Оскар Уайльд, или Правда масок | страница 8



Он на собственном опыте узнал, что такое ярость Калибана, который в его книгах, словно в зеркале, разглядел свой отталкивающий облик, — так, пользуясь образами из шекспировской «Бури», определил он собственные отношения с публикой. Но не слишком ли радикальной была позиция, требовавшая обособиться от этой публики, от «толпы», вызывающе резко, так что субъективный произвол — и в творчестве, и в сфере человеческих отношений — уже переставал нуждаться в каких бы то ни было обоснованиях и оправданиях? Ведь эта позиция грозила обратить творческую свободу в непризнание любых норм и обязательств. Она всего последовательнее выразилась в «Саломее», довольно претенциозной драме, где эпатаж и своего рода шоковая терапия, которой подвергают публику, значили куда больше, чем взятый из Библии сюжет.

Уайльд и в дальнейшем не раз и не два с дерзостью противопоставлял себя «толпе», убежденный, что ее «снисходительность достойна удивления… она все готова простить, кроме таланта». Тепло обыкновенной жизни с ее простыми заботами, драмами и чаяниями оставляло его вполне равнодушным. Его вообще влекло за горизонт будничности, и как художник он всего органичнее осуществил себя, доверяясь чудесному, сказочному, рожденному фантазией и вдохновенной импровизацией. Но среди написанного им есть и такие страницы, которые остались только образцом стилизаторского мастерства, пусть исключительно высокого, или лабораторным опытом, правда необычайно интересным.

Вот эти страницы как раз и способствовали закрепившейся за Уайльдом сомнительной славе денди от искусства. Словно бы ничего другого он и не писал. Словно другому перу принадлежат «Гранатовый домик» и «Счастливый принц», и комедии, ставшие праздником юмора, и блистательная новелла-мистификация «Кентервильское привидение», и не менее блистательная филологическая новелла «Портрет г-на У. Г.», где с необыкновенным остроумием обосновывается догадка о том, кто явился прототипом героя шекспировских сонетов.

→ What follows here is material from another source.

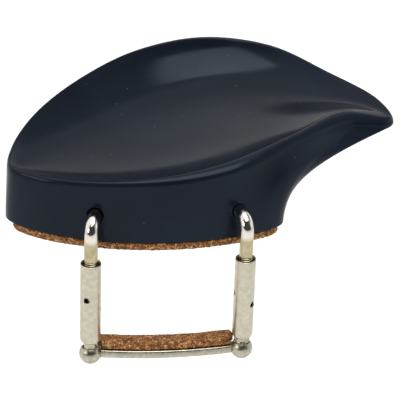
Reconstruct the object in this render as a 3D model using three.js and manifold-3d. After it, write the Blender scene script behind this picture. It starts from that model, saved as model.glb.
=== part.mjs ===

Редко к кому общественное мнение было настолько несправедливо, как к Уайльду. Но по-другому, наверное, и не могло быть, ведь сам Уайльд сказал, что «искусство, вовсе не являясь порождением времени, чаще всего находится в конфликте с ним». А он и в своей частной жизни воплощал собой искусство, которое всегда на подозрении у тех, кто поклоняется «полезностям» и придерживается «очень трезвого взгляда на веши», как Волк из его сказки.

Уайльд не принял этого взгляда. Для него истинным было только исключение, а не правило, только мгновенье, а не будни, только искусство, а не реальность, только фантазия, а не факт. И высшим импульсом для него неизменно была свобода от окружающей обезличенности, даруемая творческим началом, которое заключено в каждом и обязано проступить даже в самых заурядных заботах и делах. Вот что он подразумевал, снова и снова повторяя, что не искусство следует за жизнью, а жизнь подражает искусству.